In the earlier phases of the research, I opted for surveys, gathering as much data as possible from analytics, previous studies, arabic feedback Psiphon had received to their support email but had not been able to read. I also interviewed members of the operations and content creation teams to gather their observations and second-hand accounts of user needs and user behaviors.


2. Bridging cultures - cross-cultural design thinking


3. Building trust with MENA users

By monitoring Arabic social media comments about Psiphon, I learned that many users in the Middle East and in North Africa were suspicious of Psiphon because the organization had received funding from the US State Department and various other US-based sources. The organization and the technology it developed was perceived by a large portion of the non-civil society MENA demographic as an agent of counter-intelligence masquerading as an Internet Freedom organism.

It was clear that in order to reach users in the region, Psiphon had to build trust with its potential user base and adopt a policy of transparency.
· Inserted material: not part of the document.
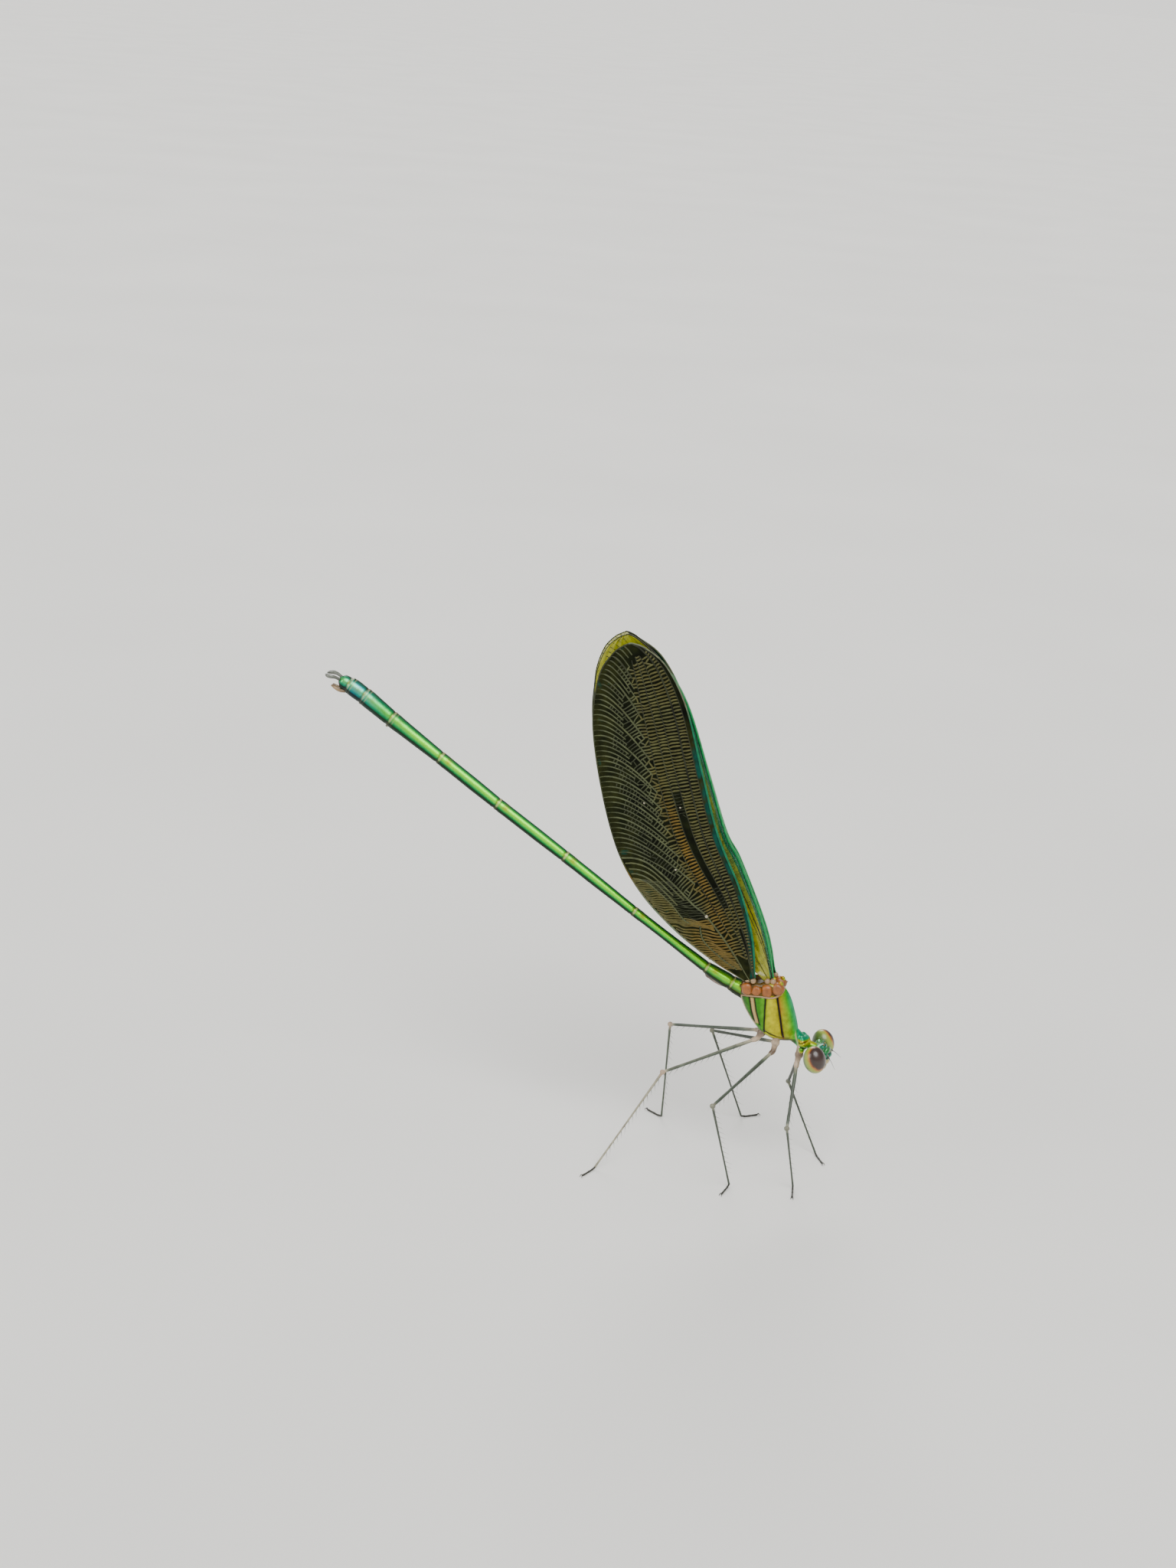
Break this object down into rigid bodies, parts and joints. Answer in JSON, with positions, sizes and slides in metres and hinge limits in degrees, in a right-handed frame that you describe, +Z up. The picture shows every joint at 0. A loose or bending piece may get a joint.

I therefore advocated for further transparency in Psiphon’s communications with their user base. I also noted that it would be helpful to communicate more clearly who is behind Psiphon, to humanize the team and the organization. It would also be helpful to explain in accessible terms the philosophy of open source projects, a concept that may not be widespread nor well understood in some of the cultures we were targeting.

As a first solution, we opted to create an FAQ and information page that explained Psiphon’s data policy in detail and in simplified terms. We also recommended the creation of a page about the open source nature of Psiphon and what that meant in terms of safety, funding, etc. Even though this may not have been a complete solution, it was a step in the right direction. The FAQ page was accessible directly from the app. I also included an About section in the app that demystified Psiphon’s team and internal functioning.